## AIM OF THE EXERCISE
Print exactly the part opening with the line containing "doc.recompute()" and closing with the line containing "zip(*points))), Vector(map(max, zip(*points)))", with both of those lines included.
++++++++++++++++++++
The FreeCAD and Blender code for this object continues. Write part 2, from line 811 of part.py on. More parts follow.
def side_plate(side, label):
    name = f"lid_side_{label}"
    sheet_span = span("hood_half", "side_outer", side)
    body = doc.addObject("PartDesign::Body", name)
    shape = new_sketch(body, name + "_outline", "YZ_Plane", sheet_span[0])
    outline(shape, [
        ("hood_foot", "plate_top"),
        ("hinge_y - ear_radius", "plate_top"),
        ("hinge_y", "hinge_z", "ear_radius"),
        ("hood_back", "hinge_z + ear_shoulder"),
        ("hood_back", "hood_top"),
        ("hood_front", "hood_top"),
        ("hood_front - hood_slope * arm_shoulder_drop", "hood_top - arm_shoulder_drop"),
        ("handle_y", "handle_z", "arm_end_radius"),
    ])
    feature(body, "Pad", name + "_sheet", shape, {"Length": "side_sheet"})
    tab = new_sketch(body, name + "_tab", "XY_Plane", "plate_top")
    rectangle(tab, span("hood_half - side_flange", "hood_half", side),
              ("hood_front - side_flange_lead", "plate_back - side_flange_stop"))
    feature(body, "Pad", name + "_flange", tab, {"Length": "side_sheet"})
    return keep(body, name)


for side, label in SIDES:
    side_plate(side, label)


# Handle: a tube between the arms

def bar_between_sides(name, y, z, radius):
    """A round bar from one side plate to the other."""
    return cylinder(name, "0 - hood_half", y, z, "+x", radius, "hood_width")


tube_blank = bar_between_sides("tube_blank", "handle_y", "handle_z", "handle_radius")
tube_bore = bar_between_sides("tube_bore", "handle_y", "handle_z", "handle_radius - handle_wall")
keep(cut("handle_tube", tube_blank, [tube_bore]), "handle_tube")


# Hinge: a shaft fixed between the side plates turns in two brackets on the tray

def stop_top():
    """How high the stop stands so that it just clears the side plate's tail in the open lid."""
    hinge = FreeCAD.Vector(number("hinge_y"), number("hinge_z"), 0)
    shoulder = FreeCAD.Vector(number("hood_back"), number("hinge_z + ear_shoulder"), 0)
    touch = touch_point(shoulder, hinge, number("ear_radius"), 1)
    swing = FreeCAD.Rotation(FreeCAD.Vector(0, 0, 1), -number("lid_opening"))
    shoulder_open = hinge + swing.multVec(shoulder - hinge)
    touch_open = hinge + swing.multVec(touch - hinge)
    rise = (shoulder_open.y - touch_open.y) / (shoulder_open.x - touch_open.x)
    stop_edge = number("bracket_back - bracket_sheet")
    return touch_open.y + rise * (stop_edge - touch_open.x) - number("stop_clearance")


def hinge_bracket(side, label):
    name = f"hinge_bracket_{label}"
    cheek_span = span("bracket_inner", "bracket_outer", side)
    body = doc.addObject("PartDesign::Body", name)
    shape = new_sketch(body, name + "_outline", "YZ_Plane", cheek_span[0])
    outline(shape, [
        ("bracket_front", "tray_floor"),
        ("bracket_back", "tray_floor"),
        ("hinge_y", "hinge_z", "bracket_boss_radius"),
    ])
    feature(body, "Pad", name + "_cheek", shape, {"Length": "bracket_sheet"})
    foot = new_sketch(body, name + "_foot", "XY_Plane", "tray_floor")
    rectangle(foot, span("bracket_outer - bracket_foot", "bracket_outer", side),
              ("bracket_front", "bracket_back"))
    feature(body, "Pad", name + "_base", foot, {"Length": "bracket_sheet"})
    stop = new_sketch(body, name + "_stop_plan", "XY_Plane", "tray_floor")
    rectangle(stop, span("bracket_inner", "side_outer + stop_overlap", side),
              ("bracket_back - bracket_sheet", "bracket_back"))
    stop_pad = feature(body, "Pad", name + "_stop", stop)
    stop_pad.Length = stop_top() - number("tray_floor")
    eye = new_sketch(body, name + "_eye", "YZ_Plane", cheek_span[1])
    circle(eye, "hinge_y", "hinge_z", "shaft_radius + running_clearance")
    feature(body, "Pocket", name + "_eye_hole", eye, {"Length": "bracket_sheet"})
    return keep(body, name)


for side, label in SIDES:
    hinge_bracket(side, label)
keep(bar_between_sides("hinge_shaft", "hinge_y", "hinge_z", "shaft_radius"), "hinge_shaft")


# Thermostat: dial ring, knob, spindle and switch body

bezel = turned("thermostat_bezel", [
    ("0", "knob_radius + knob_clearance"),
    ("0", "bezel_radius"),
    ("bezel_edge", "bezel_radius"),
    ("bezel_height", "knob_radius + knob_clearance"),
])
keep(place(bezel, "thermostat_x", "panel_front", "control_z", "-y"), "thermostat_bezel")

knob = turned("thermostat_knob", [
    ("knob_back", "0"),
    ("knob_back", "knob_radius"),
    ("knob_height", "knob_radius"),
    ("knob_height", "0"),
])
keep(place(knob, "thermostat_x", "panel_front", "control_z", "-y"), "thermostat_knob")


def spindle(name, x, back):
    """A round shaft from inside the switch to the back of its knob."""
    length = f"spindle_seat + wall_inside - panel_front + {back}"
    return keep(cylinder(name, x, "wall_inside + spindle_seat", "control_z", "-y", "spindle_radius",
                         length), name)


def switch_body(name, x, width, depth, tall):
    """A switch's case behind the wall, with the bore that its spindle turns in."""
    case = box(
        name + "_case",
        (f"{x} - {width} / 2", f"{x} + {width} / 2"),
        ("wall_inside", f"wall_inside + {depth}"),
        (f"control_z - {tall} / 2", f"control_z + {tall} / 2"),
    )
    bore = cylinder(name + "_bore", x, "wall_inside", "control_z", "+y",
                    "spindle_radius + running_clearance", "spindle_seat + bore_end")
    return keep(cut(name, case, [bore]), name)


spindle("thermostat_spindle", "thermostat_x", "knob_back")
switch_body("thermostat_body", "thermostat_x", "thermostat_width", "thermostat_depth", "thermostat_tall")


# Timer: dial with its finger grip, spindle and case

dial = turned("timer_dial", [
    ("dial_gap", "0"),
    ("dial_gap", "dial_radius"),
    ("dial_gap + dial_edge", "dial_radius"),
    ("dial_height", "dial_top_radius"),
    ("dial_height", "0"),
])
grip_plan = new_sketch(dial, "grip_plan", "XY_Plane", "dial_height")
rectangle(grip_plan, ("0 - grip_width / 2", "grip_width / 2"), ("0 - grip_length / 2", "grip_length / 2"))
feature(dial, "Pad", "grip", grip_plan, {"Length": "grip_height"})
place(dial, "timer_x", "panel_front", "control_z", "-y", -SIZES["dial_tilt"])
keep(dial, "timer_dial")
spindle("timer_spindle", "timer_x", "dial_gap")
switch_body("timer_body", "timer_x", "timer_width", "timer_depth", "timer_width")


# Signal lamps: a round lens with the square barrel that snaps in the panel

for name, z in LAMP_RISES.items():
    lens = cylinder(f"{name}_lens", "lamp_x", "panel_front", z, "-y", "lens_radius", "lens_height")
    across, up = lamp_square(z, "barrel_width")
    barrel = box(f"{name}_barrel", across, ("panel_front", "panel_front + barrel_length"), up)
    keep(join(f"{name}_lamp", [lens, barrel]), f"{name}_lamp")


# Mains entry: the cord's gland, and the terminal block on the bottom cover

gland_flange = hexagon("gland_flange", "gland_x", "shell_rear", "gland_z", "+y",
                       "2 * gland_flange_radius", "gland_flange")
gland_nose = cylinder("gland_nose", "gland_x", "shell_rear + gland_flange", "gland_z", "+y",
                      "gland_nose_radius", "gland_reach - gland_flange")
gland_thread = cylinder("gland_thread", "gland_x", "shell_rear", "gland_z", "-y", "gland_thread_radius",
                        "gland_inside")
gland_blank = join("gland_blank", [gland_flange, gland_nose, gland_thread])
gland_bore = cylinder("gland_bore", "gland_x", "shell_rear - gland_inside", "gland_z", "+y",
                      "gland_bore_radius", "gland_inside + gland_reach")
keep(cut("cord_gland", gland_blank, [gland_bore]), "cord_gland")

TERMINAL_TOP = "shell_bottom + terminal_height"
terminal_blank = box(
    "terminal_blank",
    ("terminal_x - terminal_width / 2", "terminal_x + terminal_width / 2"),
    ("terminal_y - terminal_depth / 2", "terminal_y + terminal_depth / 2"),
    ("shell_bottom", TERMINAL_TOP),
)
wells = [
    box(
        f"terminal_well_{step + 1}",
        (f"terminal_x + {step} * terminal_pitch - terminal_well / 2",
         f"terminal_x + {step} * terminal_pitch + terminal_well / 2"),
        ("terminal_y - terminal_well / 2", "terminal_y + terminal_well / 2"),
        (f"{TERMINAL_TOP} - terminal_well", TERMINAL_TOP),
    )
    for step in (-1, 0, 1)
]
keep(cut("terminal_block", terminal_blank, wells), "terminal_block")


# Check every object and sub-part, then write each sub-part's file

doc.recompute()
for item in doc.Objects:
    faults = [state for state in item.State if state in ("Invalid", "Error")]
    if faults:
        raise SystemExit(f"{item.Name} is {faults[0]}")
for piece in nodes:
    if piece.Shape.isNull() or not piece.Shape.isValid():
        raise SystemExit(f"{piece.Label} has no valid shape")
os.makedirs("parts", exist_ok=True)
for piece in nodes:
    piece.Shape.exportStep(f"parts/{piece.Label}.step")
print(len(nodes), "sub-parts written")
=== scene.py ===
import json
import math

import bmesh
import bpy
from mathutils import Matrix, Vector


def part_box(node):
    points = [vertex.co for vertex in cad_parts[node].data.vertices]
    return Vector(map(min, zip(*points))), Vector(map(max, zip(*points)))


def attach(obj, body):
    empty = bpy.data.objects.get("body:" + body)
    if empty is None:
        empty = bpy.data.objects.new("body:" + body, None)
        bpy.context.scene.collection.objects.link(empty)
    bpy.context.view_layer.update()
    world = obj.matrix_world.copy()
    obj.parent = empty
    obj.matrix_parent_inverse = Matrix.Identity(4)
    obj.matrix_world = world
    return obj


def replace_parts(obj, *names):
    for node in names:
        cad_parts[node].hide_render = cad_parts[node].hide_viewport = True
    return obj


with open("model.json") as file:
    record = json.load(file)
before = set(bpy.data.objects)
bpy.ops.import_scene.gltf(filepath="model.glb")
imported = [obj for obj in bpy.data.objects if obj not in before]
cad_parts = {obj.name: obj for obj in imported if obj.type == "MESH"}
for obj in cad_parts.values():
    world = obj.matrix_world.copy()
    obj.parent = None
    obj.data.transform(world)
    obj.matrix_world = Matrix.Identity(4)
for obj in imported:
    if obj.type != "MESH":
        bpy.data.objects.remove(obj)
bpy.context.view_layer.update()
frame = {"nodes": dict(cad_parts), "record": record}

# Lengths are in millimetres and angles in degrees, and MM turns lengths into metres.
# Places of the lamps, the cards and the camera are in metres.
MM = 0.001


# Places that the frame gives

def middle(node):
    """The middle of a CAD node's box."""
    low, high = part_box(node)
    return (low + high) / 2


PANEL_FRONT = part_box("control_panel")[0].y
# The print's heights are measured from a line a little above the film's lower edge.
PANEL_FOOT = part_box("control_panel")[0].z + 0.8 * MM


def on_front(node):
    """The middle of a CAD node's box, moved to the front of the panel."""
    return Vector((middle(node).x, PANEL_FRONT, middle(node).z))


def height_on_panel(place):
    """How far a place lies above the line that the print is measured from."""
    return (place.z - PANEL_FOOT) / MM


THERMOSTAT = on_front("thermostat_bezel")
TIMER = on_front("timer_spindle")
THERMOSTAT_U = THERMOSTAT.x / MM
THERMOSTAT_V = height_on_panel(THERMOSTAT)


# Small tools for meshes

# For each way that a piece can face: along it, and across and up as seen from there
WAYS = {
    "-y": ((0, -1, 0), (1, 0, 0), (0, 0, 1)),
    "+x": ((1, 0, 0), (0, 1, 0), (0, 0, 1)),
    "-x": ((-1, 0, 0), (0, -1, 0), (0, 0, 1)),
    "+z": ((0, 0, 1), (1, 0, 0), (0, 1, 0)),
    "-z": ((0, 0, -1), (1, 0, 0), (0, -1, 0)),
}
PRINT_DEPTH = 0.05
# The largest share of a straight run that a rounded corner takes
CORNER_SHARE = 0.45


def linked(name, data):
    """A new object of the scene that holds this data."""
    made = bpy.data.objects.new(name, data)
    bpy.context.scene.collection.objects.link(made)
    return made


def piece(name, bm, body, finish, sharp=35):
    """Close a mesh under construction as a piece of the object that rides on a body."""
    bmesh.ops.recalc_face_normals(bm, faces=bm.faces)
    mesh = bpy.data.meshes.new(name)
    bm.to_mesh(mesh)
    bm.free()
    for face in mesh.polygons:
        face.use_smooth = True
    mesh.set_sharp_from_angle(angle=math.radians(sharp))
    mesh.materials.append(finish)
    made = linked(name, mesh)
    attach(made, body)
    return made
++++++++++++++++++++
## SOLUTION TO THIS PROBLEM
doc.recompute()
for item in doc.Objects:
    faults = [state for state in item.State if state in ("Invalid", "Error")]
    if faults:
        raise SystemExit(f"{item.Name} is {faults[0]}")
for piece in nodes:
    if piece.Shape.isNull() or not piece.Shape.isValid():
        raise SystemExit(f"{piece.Label} has no valid shape")
os.makedirs("parts", exist_ok=True)
for piece in nodes:
    piece.Shape.exportStep(f"parts/{piece.Label}.step")
print(len(nodes), "sub-parts written")
=== scene.py ===
import json
import math

import bmesh
import bpy
from mathutils import Matrix, Vector


def part_box(node):
    points = [vertex.co for vertex in cad_parts[node].data.vertices]
    return Vector(map(min, zip(*points))), Vector(map(max, zip(*points)))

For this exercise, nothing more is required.